Moneybox

Profits, Patriotism, and Sunny Bermuda

Stanley Works, a tool-making firm in Connecticut whose revenue last year totaled around $2.6 billion, isn’t usually a big news-maker. But it’s getting some attention since it announced late last week its intention to reincorporate itself in Bermuda. Yesterday, the New York Times used Stanley Works as an example of the “growing number” of firms making such moves “to lower their taxes without giving up the benefits of doing business in the United States.” Such firms generally keep their headquarters in this country and need do little more than set up an address and pay a fee to the government of Bermuda. But the maneuver means they can avoid taxes on income from markets outside the United States.

What a slimy move, right? In the post-Enron moment, that’s an easy case to make. “There has been a corporate culture of engaging in over-the-line practices,” Sen. John Kerry complains Tuesday in a Wall Street Journal article on the trend. “There is no business reason for doing this, other than to escape U.S. taxation,” complains another senator, Republican Charles Grassley, in the Times. And Rep. Charles Rangel chimes in, too, noting that such companies “choose profits over patriotism.”

OK, then. Who are the nefarious non-patriots that stand to benefit? Well, Stanley Works says frankly that it’s making this move to lower its tax costs. In fact the company estimates it will save $30 million a year—which qualifies as a “business reason” to most people. That will be good for its earnings. Earnings are what drive share prices, so it will probably be good for the company’s shareholders. (The company thinks so. In a press release its CEO says: “The business, regulatory and tax environments in Bermuda are expected to create considerable value for shareowners.”) Who are those shareholders? According to this data  compiled on Yahoo! Finance, mutual funds that hold shares of SWK include the Fidelity New Millennium Fund, the T. Rowe Price Equity Income Fund, American Century Growth Fund, and the Vanguard Index 500 Fund, which is one of the most popular funds in America. In other words, there’s a reasonable chance that one beneficiary of Stanley Works’ off-shore scheme might well be you.
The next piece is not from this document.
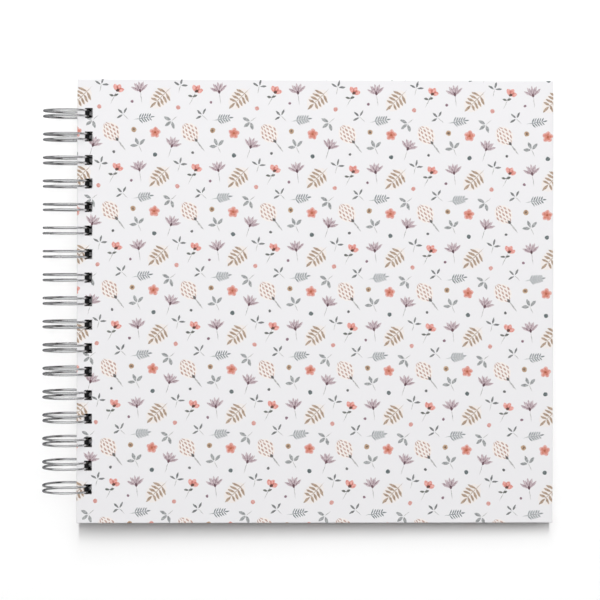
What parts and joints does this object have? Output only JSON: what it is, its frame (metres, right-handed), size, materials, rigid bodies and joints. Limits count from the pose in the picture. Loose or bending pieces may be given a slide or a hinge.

This exercise reminds me that pretty recently, profits were patriotism. Fortune lately complained about “the cult of the shareholder,” which began in the 1980s “when corporate raiders forced CEOs to ‘maximize shareholder value.’ ” I love those quotes around maximize shareholder value, as if that was some weird and exotic phrase that needs to be held at a safe distance, preferably with tongs. But you don’t have to think back very far to remember when the notion of the citizen-shareholder was on the front lines of a ballyhooed Main Street/Wall Street alliance, which was supposed to be good for everybody: Companies would stay focused on the bottom-line goal of making America’s 401k portfolios rise, ensuring that we could all retire 10 years early, or something like that. This behavior is now considered part of that “corporate culture of engaging in over-the-line practices.”

What Stanley Works plans to do might sound sleazy, but it actually doesn’t appear to cross over any existing line. And this trend would not be simple to stop. The only ideas in the air right now seem to be a) shaming companies out of doing something that would boost the bottom line; or b) altering tax laws so that the United States is just as attractive to firms as Caribbean havens are. Obviously the latter suggestion doesn’t do much to address lost tax revenue.

What about the shame option? Well, it’s probably good news that there’s at least some level of public debate on the question of whether what’s good for shareholders is really good for everybody. What I’m less certain about is whether enough people have worked through the full implications of their outrage—I have a feeling that a lot of investors these days want companies to be paragons of civic responsibility and keep earnings growing at a pace that will turbocharge their retirement accounts. In other words, they are clinging to the great American tradition of wanting it both ways. But we’ll see. The Stanley Works proposal must be approved by share owners in an April vote. What’ll it be, folks? Shaving expenses by $30 million, or paying a fair share of corporate taxes—in other words, profits or patriotism?